THE DANCE FLOOR AS WITNESS STAND - Scrimshaw Porn’s ‘Epilogue’
- Flex Admin
- 12 minutes ago
- 2 min read
THE DANCE FLOOR AS WITNESS STAND: On Scrimshaw Porn, ‘Epilogue’, and the art of saying everything without saying a word
There is a long and honourable tradition of popular music absorbing what polite society would rather not discuss. From the blues carrying the weight of an entire people’s suffering in coded metaphor, to punk spitting barely disguised contempt at the establishment, to hip-hop mapping the geography of systemic failure in granular detail - music has always been where the unspeakable goes to be spoken.
Epilogue, the new single from Boston indie dream pop artist Scrimshaw Porn, belongs to that tradition. Not because it shouts. But precisely because it doesn’t.
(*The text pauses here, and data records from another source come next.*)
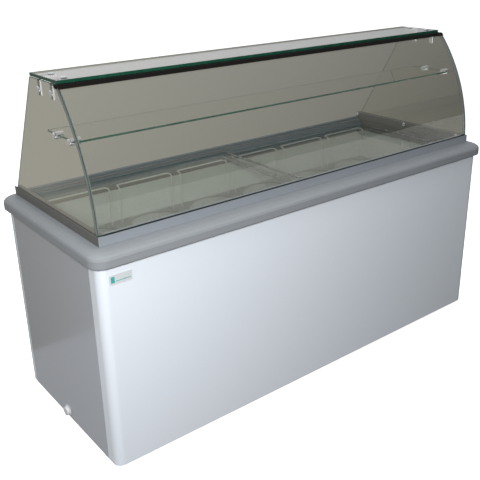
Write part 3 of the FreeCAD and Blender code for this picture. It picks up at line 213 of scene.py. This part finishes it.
def make_finishes(scene):
    """Makes every finish and keeps it under its name."""
    hue = scene.cabinet_colours
    size = scene.cabinet_sizes
    enamel = dict(rough=(0.25, 0.27), drift=0.004, wear_scale=60.0, grain_scale=160.0,
                  grain_depth=size.enamel_ripple, grain_strength=0.12, coat=0.25)
    FINISH["white_enamel"] = surface("white_enamel", hue.enamel, **enamel)
    # Painted shade: the side panels' finish is a darker copy of the front enamel
    FINISH["grey_enamel"] = surface("grey_enamel", hue.side_enamel, **enamel)
    FINISH["galvanised_sheet"] = surface("galvanised_sheet", (0.5, 0.52, 0.54), 0.9, (0.35, 0.6), 0.15, 40.0)
    FINISH["liner_sheet"] = surface("liner_sheet", hue.liner, 0.0, (0.35, 0.5), 0.03, 5.0, 220.0, 0.0004, 0.1)
    FINISH["insulation"] = surface("insulation", (0.75, 0.62, 0.3), 0.0, (0.85, 0.95), 0.1, 20.0, 400.0,
                                   0.001, 0.6)
    FINISH["copper_tube"] = surface("copper_tube", (0.72, 0.36, 0.22), 1.0, (0.25, 0.45), 0.12, 30.0)
    FINISH["grey_plastic"] = surface("grey_plastic", hue.collar, 0.0, (0.42, 0.52), 0.03, 8.0, 1400.0,
                                     0.0003, 0.25)
    FINISH["breaker_plastic"] = surface("breaker_plastic", hue.breaker, 0.0, (0.4, 0.5), 0.04, 8.0, 1200.0)
    FINISH["rail_aluminium"] = surface("rail_aluminium", hue.rail, 0.25, (0.32, 0.42), 0.04, 12.0, 500.0,
                                       0.0002, 0.2, (0.03, 1.0, 1.0))
    # Painted shade: the end rails' finish is a darker copy of the rail aluminium
    FINISH["rail_painted_shade"] = surface("rail_painted_shade", hue.end_rail, 0.25, (0.35, 0.45), 0.05, 12.0,
                                        500.0, 0.0002, 0.2, (1.0, 0.03, 1.0))
    FINISH["rear_rail_metal"] = surface("rear_rail_metal", (0.15, 0.175, 0.19), 0.35, (0.16, 0.26), 0.04,
                                        12.0)
    FINISH["canopy_glass"] = clear_glass("canopy_glass", hue.glass)
    FINISH["front_glass"] = clear_glass("front_glass", hue.front)
    FINISH["shelf_glass"] = clear_glass("shelf_glass", hue.clear)
    FINISH["roof_glass"] = clear_glass("roof_glass", hue.roof)
    FINISH["lid_glass"] = clear_glass("lid_glass", (0.94, 0.97, 0.96))
    FINISH["glass_edge"] = surface("glass_edge", hue.glass_edge, 0.0, (0.2, 0.35), 0.35, 25.0, 300.0)
    FINISH["end_edge"] = surface("end_edge", hue.end_edge, 0.3, (0.25, 0.4), 0.1, 25.0, 300.0)
    FINISH["seal_grey"] = surface("seal_grey", (0.17, 0.18, 0.18), 0.0, (0.4, 0.55), 0.06, 20.0, 700.0)
    FINISH["dark_profile"] = surface("dark_profile", hue.profile, 0.0, (0.55, 0.65), 0.06, 10.0, 700.0)
    dull = FINISH["dark_profile"].node_tree.nodes["Principled BSDF"]
    dull.inputs["Specular IOR Level"].default_value = 0.12
    FINISH["black_rubber"] = surface("black_rubber", (0.012, 0.014, 0.014), 0.0, (0.7, 0.85), 0.1, 20.0,
                                     900.0)
    FINISH["chrome_fittings"] = surface("chrome_fittings", (0.80, 0.81, 0.83), 0.82, (0.10, 0.18), 0.02, 60.0)
    FINISH["lid_trim"] = surface("lid_trim", (0.42, 0.43, 0.44), 0.9, (0.2, 0.3), 0.03, 30.0)
    FINISH["rack_plate"] = surface("rack_plate", (0.20, 0.21, 0.20), 0.2, (0.3, 0.45), 0.05, 15.0, 700.0)
    FINISH["rack_wire"] = surface("rack_wire", hue.wire, 0.0, (0.3, 0.45), 0.05, 30.0, 600.0)
    FINISH["compressor_black"] = surface("compressor_black", (0.02, 0.02, 0.022), 0.0, (0.3, 0.45), 0.1,
                                         15.0, 250.0)
    FINISH["black_plastic"] = surface("black_plastic", (0.025, 0.025, 0.028), 0.0, (0.38, 0.5), 0.05, 20.0,
                                      1300.0)
    FINISH["motor_metal"] = surface("motor_metal", (0.5, 0.5, 0.52), 0.9, (0.3, 0.45), 0.05, 30.0)
    FINISH["rocker_red"] = surface("rocker_red", (0.5, 0.02, 0.015), 0.0, (0.2, 0.3), 0.03, 40.0)
    FINISH["lamp_green"] = surface("lamp_green", (0.02, 0.4, 0.08), 0.0, (0.1, 0.2), 0.05, 60.0, coat=1.0)
    FINISH["gauge_white"] = surface("gauge_white", (0.8, 0.8, 0.79), 0.0, (0.2, 0.3), 0.02, 30.0)
    FINISH["control_grey"] = surface("control_grey", (0.38, 0.4, 0.43), 0.1, (0.35, 0.45), 0.03, 12.0, 1100.0)
    FINISH["drain_plastic"] = surface("drain_plastic", (0.66, 0.67, 0.68), 0.0, (0.4, 0.5), 0.04, 20.0, 900.0)
    FINISH["badge_silver"] = surface("badge_silver", (0.60, 0.63, 0.65), 0.15, (0.25, 0.35), 0.03, 30.0,
                                     500.0, 0.0002, 0.2, (0.05, 1.0, 1.0))
    FINISH["badge_band"] = surface("badge_band", hue.badge_band, 0.0, (0.25, 0.35), 0.04, 60.0)


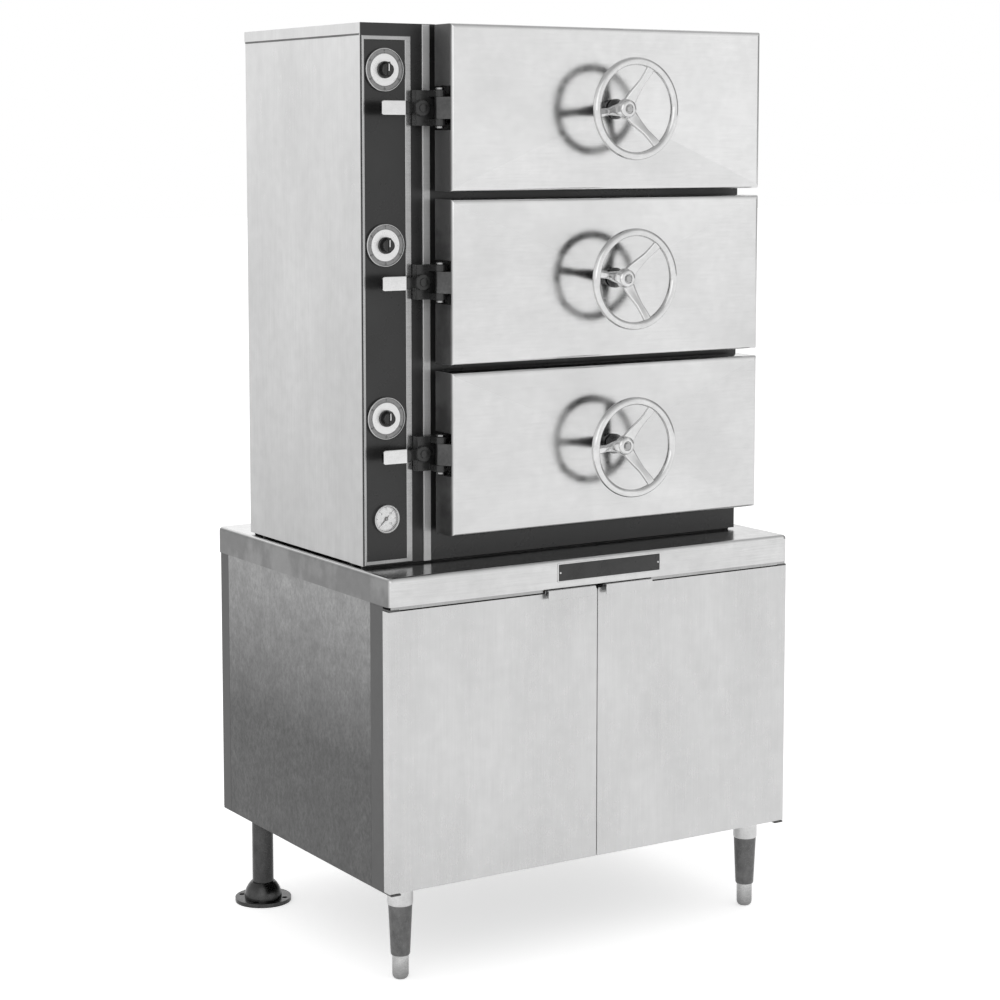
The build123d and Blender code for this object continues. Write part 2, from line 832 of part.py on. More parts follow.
export_step(pan_racks.part, "parts/pan_racks.step")

# Hinge brackets: black block on the fascia with two ears for the door pin
ear_radius = hinge_pin_radius + ear_wall
with BuildPart() as hinge_brackets:
    for level in levels:
        zc = centre_z[level]
        bracket_y = (fascia_y - bracket_front, fascia_y - post_thickness)
        bracket_z = (zc - bracket_height / 2, zc + bracket_height / 2)
        block((bracket_left, bracket_right), bracket_y, bracket_z)
        block((bracket_left, post_left - seat_gap), (bracket_y[1], fascia_y), bracket_z)
        for ear_low in (zc - knuckle_half_height - ear_thickness, zc + knuckle_half_height + seat_gap):
            ear_z = (ear_low, ear_low + ear_thickness - seat_gap)
            rod_z(pivot_x, pivot_y, ear_z, ear_radius)
            block((pivot_x - ear_radius, pivot_x + ear_reach), (pivot_y, bracket_y[0]), ear_z)
        rod_z(pivot_x, pivot_y, bracket_z, hinge_pin_radius + shaft_gap, Mode.SUBTRACT)
        rod_y(lever_x, (bracket_y[0], fascia_y), zc, lever_shaft_radius + shaft_gap, Mode.SUBTRACT)
hinge_brackets.part.label = "hinge_brackets"
export_step(hinge_brackets.part, "parts/hinge_brackets.step")

# Hinge pins with a round head at each end
with BuildPart() as hinge_pins:
    for level in levels:
        zc = centre_z[level]
        half_pin = bracket_height / 2
        rod_z(pivot_x, pivot_y, (zc - half_pin, zc + half_pin), hinge_pin_radius)
        rod_z(pivot_x, pivot_y, (zc + half_pin, zc + half_pin + pin_head_height), pin_head_radius)
        rod_z(pivot_x, pivot_y, (zc - half_pin - pin_head_height, zc - half_pin), pin_head_radius)
    fillet(hinge_pins.edges().filter_by(GeomType.CIRCLE).group_by(SortBy.RADIUS)[-1], radius=pin_head_bend)
hinge_pins.part.label = "hinge_pins"
export_step(hinge_pins.part, "parts/hinge_pins.step")

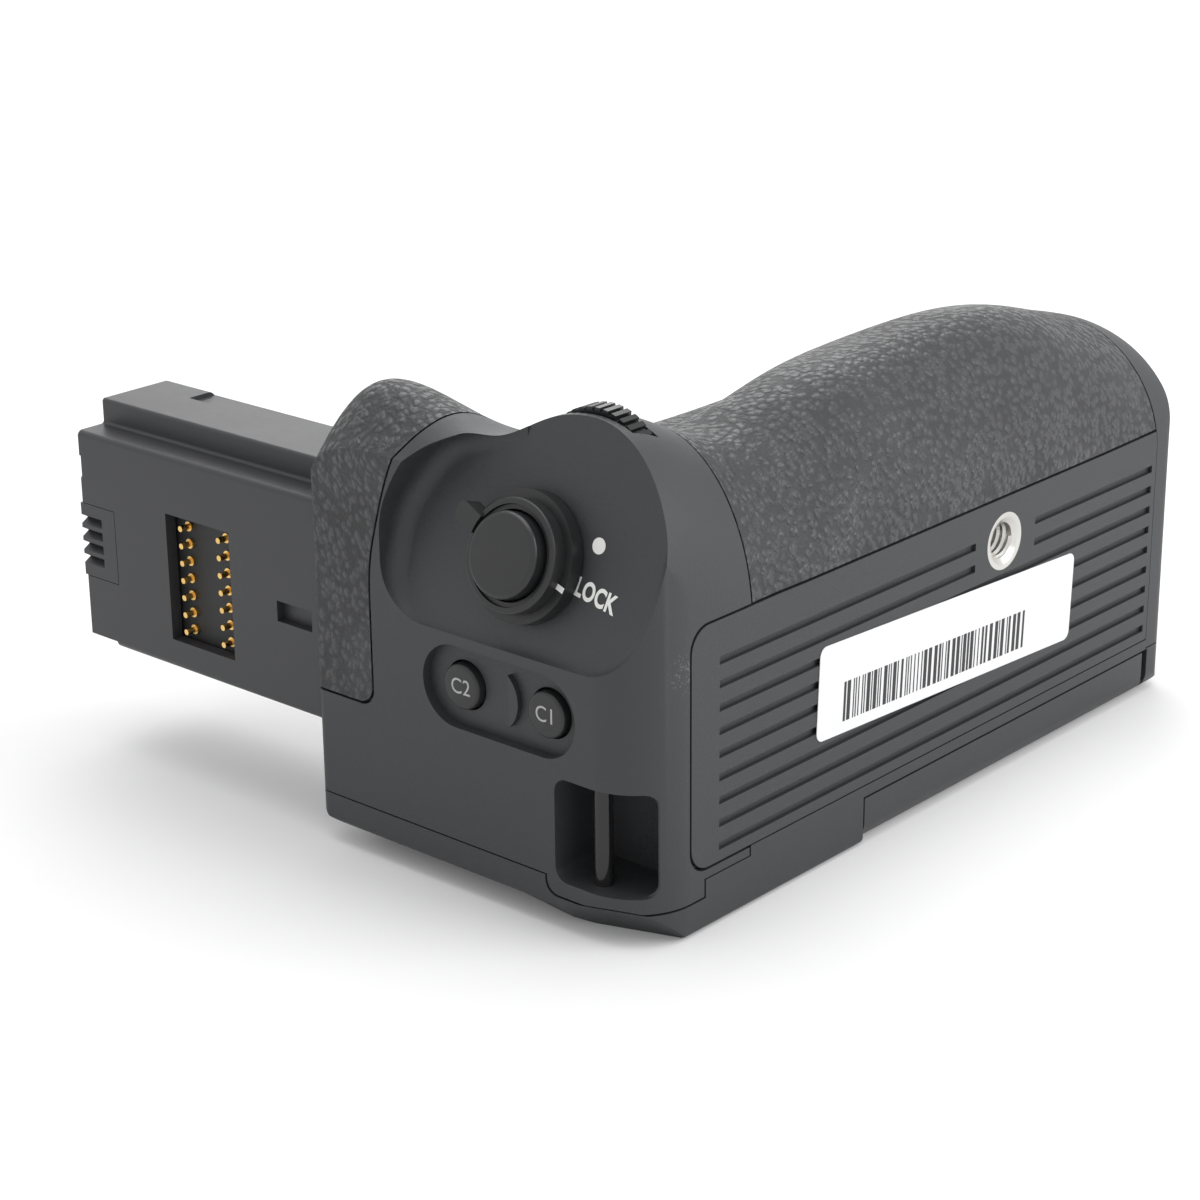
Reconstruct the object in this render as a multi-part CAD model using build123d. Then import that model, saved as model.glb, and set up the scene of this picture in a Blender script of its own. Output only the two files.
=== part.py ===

Nick Helgesen - the architect behind one of indie music’s most quietly compelling solo projects - has built his career on the principle that the most resonant art is the art that trusts its audience. Songs like Olivia and Eleonore demonstrated a songwriter capable of extraordinary emotional precision, of finding the universal inside the deeply personal. Epilogue applies that same precision to a subject far bigger and far darker than heartbreak.
The song arrives at a moment when a great many people are carrying a particular kind of exhaustion; the exhaustion of watching powerful institutions perform transparency while practicing its opposite. Helgesen doesn’t name names. He doesn’t need to. The groove does the work. The relentless forward momentum of Matt Antunes’ drumming, the coiled tension in the production, the sense of something building toward an inevitable conclusion — it all adds up to a portrait of a cultural moment that words alone would flatten.
What’s most interesting about Epilogue as a cultural artefact is its formal choice to be danceable. Anger in music tends toward noise… distortion, volume, aggression. Helgesen went the other way. He made something you move to, which is arguably the more subversive decision. Because dancing is communal. Dancing is defiant. Dancing is what people have always done when the alternative was despair.
The title, too, repays attention. An epilogue is not a climax - it’s what comes after. It assumes the story is already over, the verdict already written, the truth already known. The only question is when the rest of the world catches up. There is something quietly radical about that confidence and the refusal to frame justice as uncertain, the insistence that accountability is not a matter of if but when.
In a media landscape where nuance is increasingly a liability, Epilogue makes the case that music can hold complexity that commentary cannot. It is angry and hopeful simultaneously. It is personal and political without being reducible to either. It is, in the most literal sense of the word, a closing argument.
The dance floor, it turns out, makes an excellent witness stand.